I have new, sleek, white and blue, rounded edge bolsters. Just waiting in my closet. Part of the reason they’re still new is that I keep reaching for my first massage oil stained, slightly lumpy after too many times stuffed back into its laundered cover, ripped in one seam bolster. When I look for something to drape my spine over in either a restorative forward bend or gentle back bend, I’ll go across the room to grab my ratty old blue bolster, even if the new sleek ones are close by.
Maybe its the memory of toting it all over Sedona the summer I spent a week doing yoga on the most improbable sandstone spires, or of my happiness when the motel where I’d absent-mindedly left it shipped it back to me. Or the one of my first restorative seated forward fold over my very own bolster at home. Not a sofa cushion, not three pillows: a bolster. Made for supporting forward folding and hearts. Made for yogis who take their practice to heart. Or the times I’ve wept into it. Or the smiles I’ve melted into over it.
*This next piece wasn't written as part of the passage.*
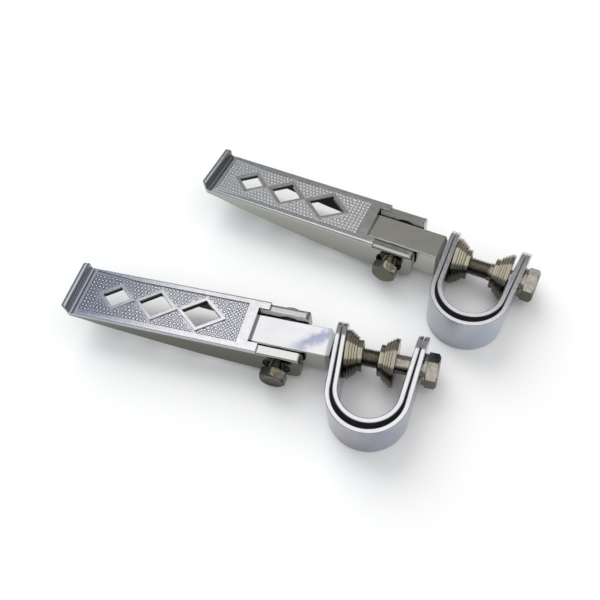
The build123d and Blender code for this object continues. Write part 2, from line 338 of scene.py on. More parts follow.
class FinishBench(NodeBench):
    """Builds one material on a Principled shader and Object coordinates."""

    middle_range: Span = (0.3, 0.7)
    edge_samples: int = 4

    def __init__(self, name: str, axes: PegAxes, metallic: float) -> None:
        """Start the material.

        Args:
            name: Name of the material.
            axes: Axes of the peg that it is for.
            metallic: 1 for metal, 0 for anything else.
        """
        self.axes = axes
        self.material = bpy.data.materials.new(name)
        self.material.use_nodes = True
        super().__init__(self.material.node_tree)
        self.shader = self.tree.nodes["Principled BSDF"]
        self.shader.inputs["Metallic"].default_value = metallic
        own = self.node("ShaderNodeTexCoord")
        self.place = own["Object"]
        right, _, up = self.parts(own["Normal"])
        self.measures = {Way.FACING_RIGHT: right, Way.FACING_UP: up}

    def noise(self, cloud: Cloud) -> Socket:
        """Cloudy pattern, which mostly stays in the middle of 0 to 1."""
        given = {"Vector": self.place, "Scale": cloud.per_metre, "Detail": cloud.detail}
        return self.node("ShaderNodeTexNoise", given)["Fac"]

    def spread(self, cloud: Cloud, low: float = 0.0, high: float = 1.0) -> Socket:
        """Cloudy pattern whose middle range runs from low to high."""
        return self.mapped(self.noise(cloud), self.middle_range, (low, high))

    def turned_to(self, origin: np.ndarray) -> Socket:
        """Place on the peg's directions from a point.

        Args:
            origin: The point, in metres.

        Returns:
            Socket of the place, in metres.
        """
        turn = -math.atan2(self.axes.along[1], self.axes.along[0])
        shift = -(Matrix.Rotation(turn, 3, "Z") @ Vector(origin.tolist()))
        given = {"Vector": self.place, "Rotation": (0.0, 0.0, turn), "Location": tuple(shift)}
        return self.node("ShaderNodeMapping", given)["Vector"]

    def measure(self, way: Way) -> Socket:
        """What an edge is measured on, worked out when it is first asked for.

        Args:
            way: Which measure.

        Returns:
            Its socket.
        """
        if way not in self.measures:
            given = {"Vector": self.turned_to(self.axes.origin), "Scale": 1.0 / MM}
            scaled = self.node("ShaderNodeVectorMath", given, operation="SCALE")
            along, across, up = self.parts(scaled["Vector"])
            ways = (Way.ALONG, Way.ACROSS, Way.UP, Way.OFF_MIDDLE)
            self.measures.update(zip(ways, (along, across, up, self.maths("ABSOLUTE", across))))
        return self.measures[way]

    def edge(self, edge: Edge, wanted: Span = (0.0, 1.0)) -> Socket:
        """Smooth step over an edge, from 0 to 1 unless other ends are asked for."""
        return self.rise(self.measure(edge.way), (edge.start, edge.end), wanted)

    def zone(self, edges: Zone) -> Amount:
        """Mask of a zone: the product of the steps over its edges."""
        return self.product(*[self.edge(edge) for edge in edges])

    def lathe_place(self) -> Socket:
        """Place round the peg's clamp bolt, the same all round it.

        Returns:
            Socket of the distance along the bolt and the distance from its axis.
        """
        centre = self.axes.origin + self.axes.bolt_height * UP
        along, off_side, off_up = self.parts(self.turned_to(centre))
        flat = self.node("ShaderNodeCombineXYZ", {"Y": off_side, "Z": off_up})
        off = self.node("ShaderNodeVectorMath", flat, operation="LENGTH")
        return self.node("ShaderNodeCombineXYZ", {"X": along, "Y": off["Value"]})["Vector"]

    def rounded_edges(self, radius_mm: float) -> Socket:
        """Normal with the sharp edges rounded by a small radius."""
        given = {"Radius": radius_mm * MM}
        return self.node("ShaderNodeBevel", given, samples=self.edge_samples)["Normal"]

    def raised(self, relief: Relief, under: Socket | None) -> Socket:
        """Lay a fine relief over a normal.

        Args:
            relief: The relief.
            under: Normal below it, if there is one.

        Returns:
            Socket of the new normal.
        """
        given = {"Height": self.noise(relief.cloud), "Strength": relief.strength}
        given["Distance"] = relief.depth_mm * MM
        if under is not None:
            given["Normal"] = under
        return self.node("ShaderNodeBump", given)["Normal"]

    def matt_where(self, mask: Socket) -> None:
        """Let a mask turn the mirror into a plain skin that the lamp lights."""
        self.feed(self.shader.inputs["Metallic"], self.maths("SUBTRACT", 1.0, mask))


@dataclass(frozen=True)
class Finish:
    """Finish of a piece. Its colour is worked out by each kind, and the rest is the same."""

    metallic: float = 1.0
    wear: Cloud = Cloud(700.0, 3.0)
    roughness: Span = (0.14, 0.26)
    edge_mm: float = 0.0
    reliefs: tuple[Relief, ...] = ()

    def colour(self, bench: FinishBench) -> Tint:
        """Colour of the skin, which each kind of finish gives."""
        raise NotImplementedError

    def material(self, name: str, axes: PegAxes) -> Material:
        """Join the colour, the wear, the rounded edges and the reliefs to the shader.

        Args:
            name: Name of the material.
            axes: Axes of the peg that it is for.

        Returns:
            The material.
        """
        bench = FinishBench(name, axes, self.metallic)
        inputs = bench.shader.inputs
        bench.feed(inputs["Base Color"], self.colour(bench))
        bench.feed(inputs["Roughness"], bench.spread(self.wear, *self.roughness))
        skin = bench.rounded_edges(self.edge_mm) if self.edge_mm else None
        for relief in self.reliefs:
            skin = bench.raised(relief, skin)
        if skin is not None:
            bench.feed(inputs["Normal"], skin)
        return bench.material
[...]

But it’s probably just that all those lumps offer infinite variability and new ways to experience my poses. Put your forehead here and it’s perfectly centered. Here, and it’s ever so slightly turned to one side. Rest your arms at this angle and melt. At this one and feel your edge. The lumps are probably from substandard stuffing or maybe just age. The stains and small seam tears are from living. I’ll never take this bolster for my students to use: it looks like it needs a bath even when just out of the wash. I’ll keep it at home, my personal support, organically molded by my practice and my life.